Phallic symbols are very rare in Northern British rock art, most of which is though to have been made in the Neolithic (4000BC-2500BC) and Bronze Age (2500BC-700BC) and tends to be abstract symbols such as the distinctive cup-and-ring marks. The panel has some similarities to other rock art sites in the region such as the stone from Birney Hill, Ponteland; the Coria Roma Fort cup-marked stone; the Ryton Stone, Gateshead; and other cup-marked stones discovered in the Ryton area.

Rock art uncovered by the Border Reivers Archaeology Unit at a remote location near Hadrian's Wall in Northumberland may be an ancient phallic symbol (Border Reivers Archaeology Unit)

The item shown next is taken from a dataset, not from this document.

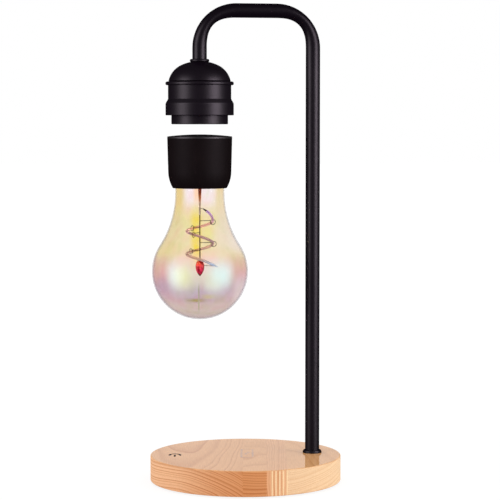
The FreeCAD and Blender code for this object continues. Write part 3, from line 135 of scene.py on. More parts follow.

If the phallic symbol was produced by a natural coincidence, it could have still played a role in prehistoric belief as a votive symbol. The shape of the symbol is very similar to one shown on an inscribed stone found in 2022 (also at Vindolanda) along with the curse or insult Secundinus cacator (“Secundinus the S***er”) - and crucially the new rock art panel was found facing Hadrian’s Wall, possibly a native Briton insult. But how did it end up buried below the ground surface?

Although the area to the north of Hadrian’s Wall today is a wild landscape of exposed hills and moors, this was not always the case. In the Neolithic period (4000BC-2500BC) there was extensive forest coverage. It appears that between the 2nd and 4th centuries AD the Roman Army cut down a massive amount of forest in front of Hadrian’s Wall so they could watch all the open ground visible as far as the eye could see from the towers on the wall, using the timber for construction projects.

With the native British tribes cleared away from the land in front of the wall and the change in vegetation, the distinctive stone would have been forgotten by anyone who knew it and became buried under the layers of peat that formed in the following centuries. The stone, which lies on private farmland at an undisclosed location is being relocated for safekeeping, as its original location was disturbed by work being carried out on the farm.